The Rás only lasted eight days, but it seems like it was a lifetime in the lead-up. As Dave Mc told me, "this race has been waiting for you for a while." And he should know, as the man who introduced me to racing through his off-season drills in early 2011, and then brought me to Wales that July.

Along with Declan Quigley and Pat O'Brien, I learned everything I needed to know about road racing over the five days of the Ras de Cymru. Six stages including individual and team time trial stages, it was a intensive training camp that bestowed on me a memorable nickname and a realisation that stage racing was horrible and fantastic. That Ras remained the longest stage race I'd ever done throughout my cycling career.
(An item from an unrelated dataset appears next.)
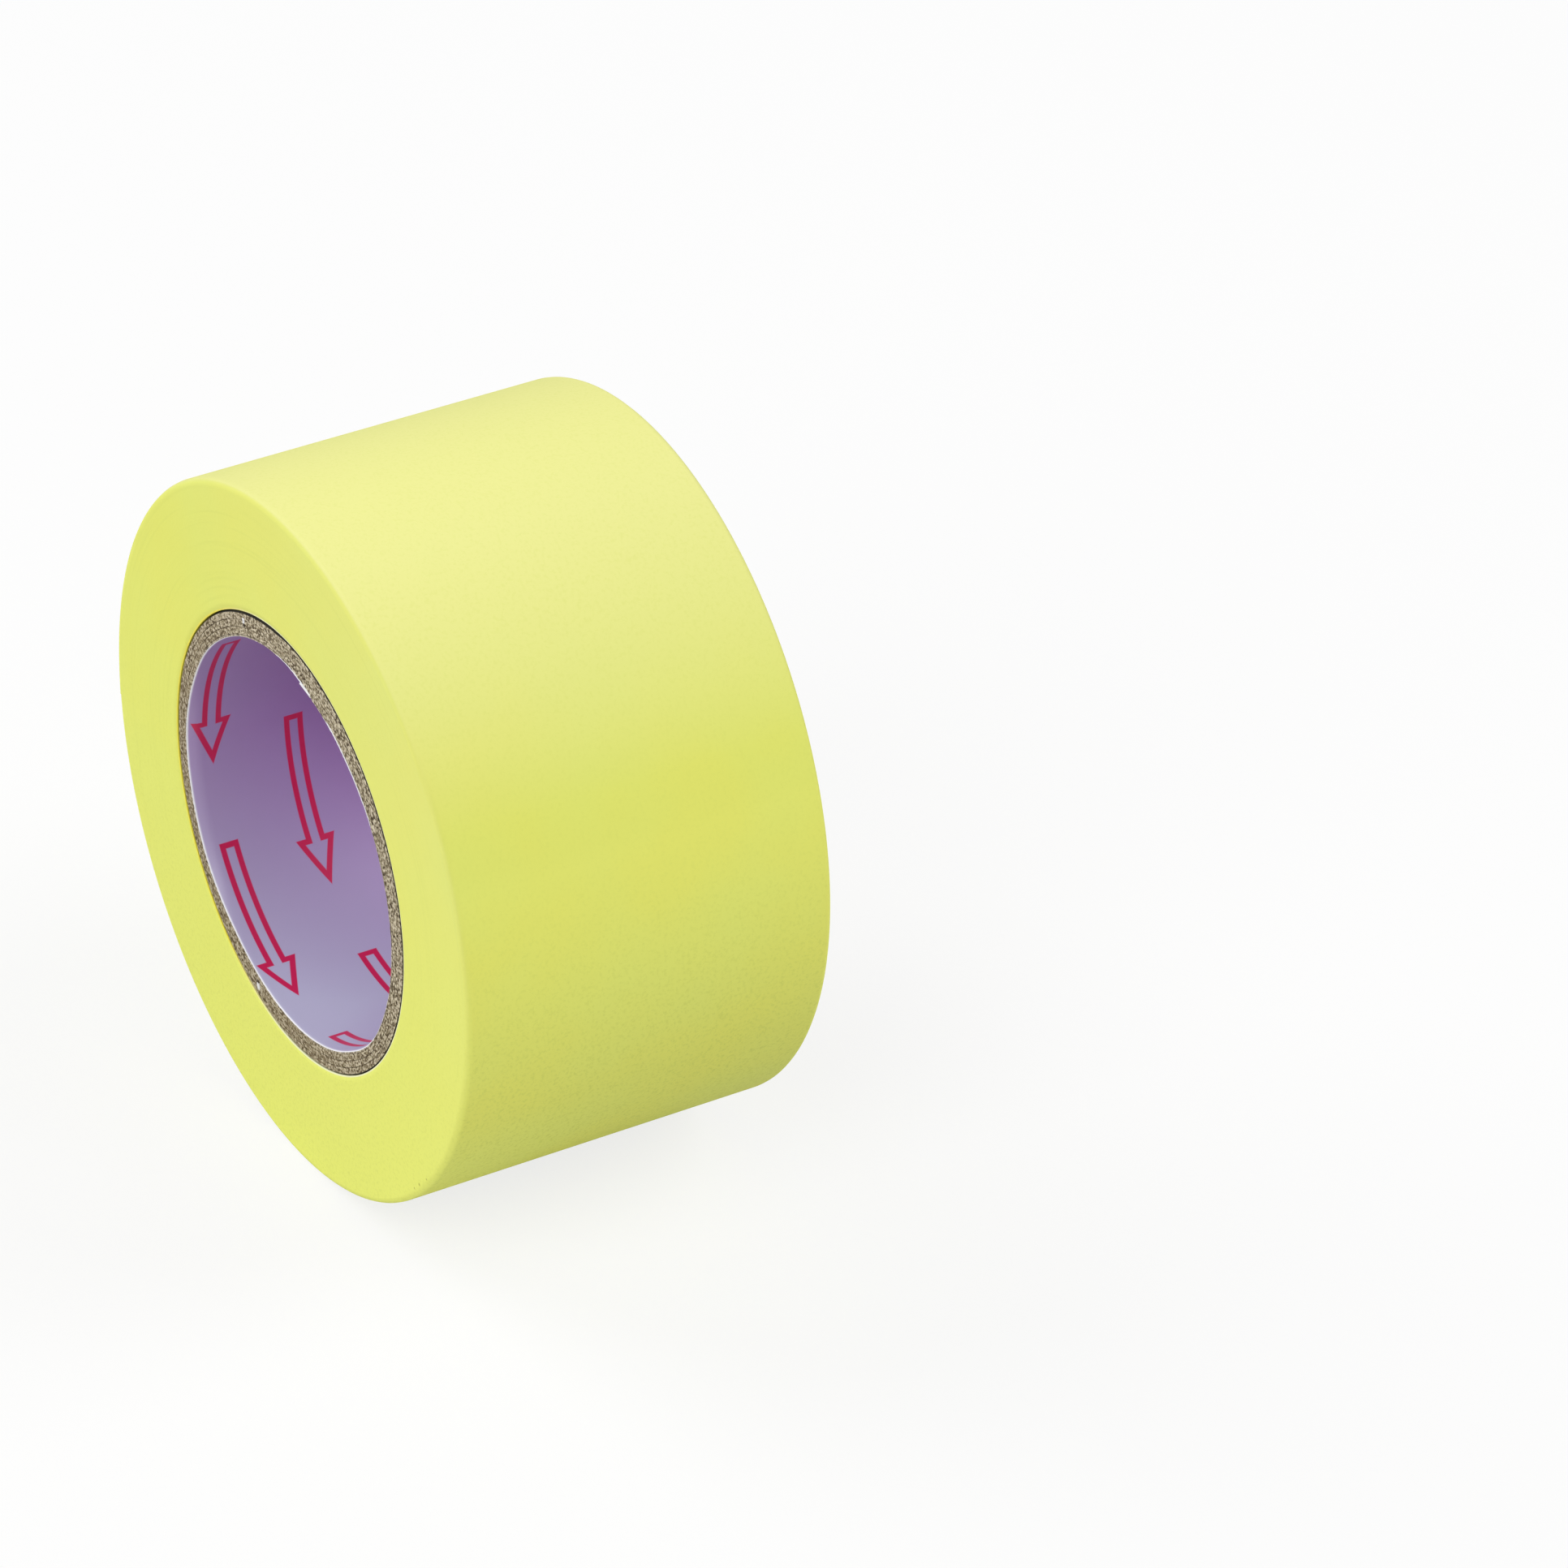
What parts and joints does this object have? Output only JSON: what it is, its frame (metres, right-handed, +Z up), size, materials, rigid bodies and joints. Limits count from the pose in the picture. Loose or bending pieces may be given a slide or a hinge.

Until this Rás.

An intended tilt at the An Post Rás was aborted in 2014 after I broke my collarbone just before Christmas 2013, leading to a frustrating 15 weeks off the bike. So last November when the call went out, I was determined to be on the team. With Aidan Hammond guiding us through training, the potential squad kept each other motivated and focussed throughout the early season.

Pat O’Brien came on board early, which was a great relief. Having a reliable and experienced manager is a huge asset to any team, particularly when Pat was available and willing to support us at races like Rás Mumhan and the Des Hanlon. Likewise when I learned the identities of the rest of the support team - all Orwell members I knew and trusted - Fionn Sheridan as mechanic, and super soigneurs Aishling O'Connor and Mary Brady.

Heading out to Dunboyne for the start on Saturday morning I kept telling myself, ‘it's just another stage race.’ It was bigger, it was longer, and it would be tougher, but it was just another stage race. That didn't make the An Post-CRC team any less intimidating though, and with scores of unknown foreign teams, I knew it would be a step up from anything I'd done yet.

The atmosphere in the start area was brilliant, a palpable buzz enhanced by the Orwell members who'd come out to see us off. My housemates were waving their banner madly in support, and the crowds were cheering as Cian Lynch talked them through the start.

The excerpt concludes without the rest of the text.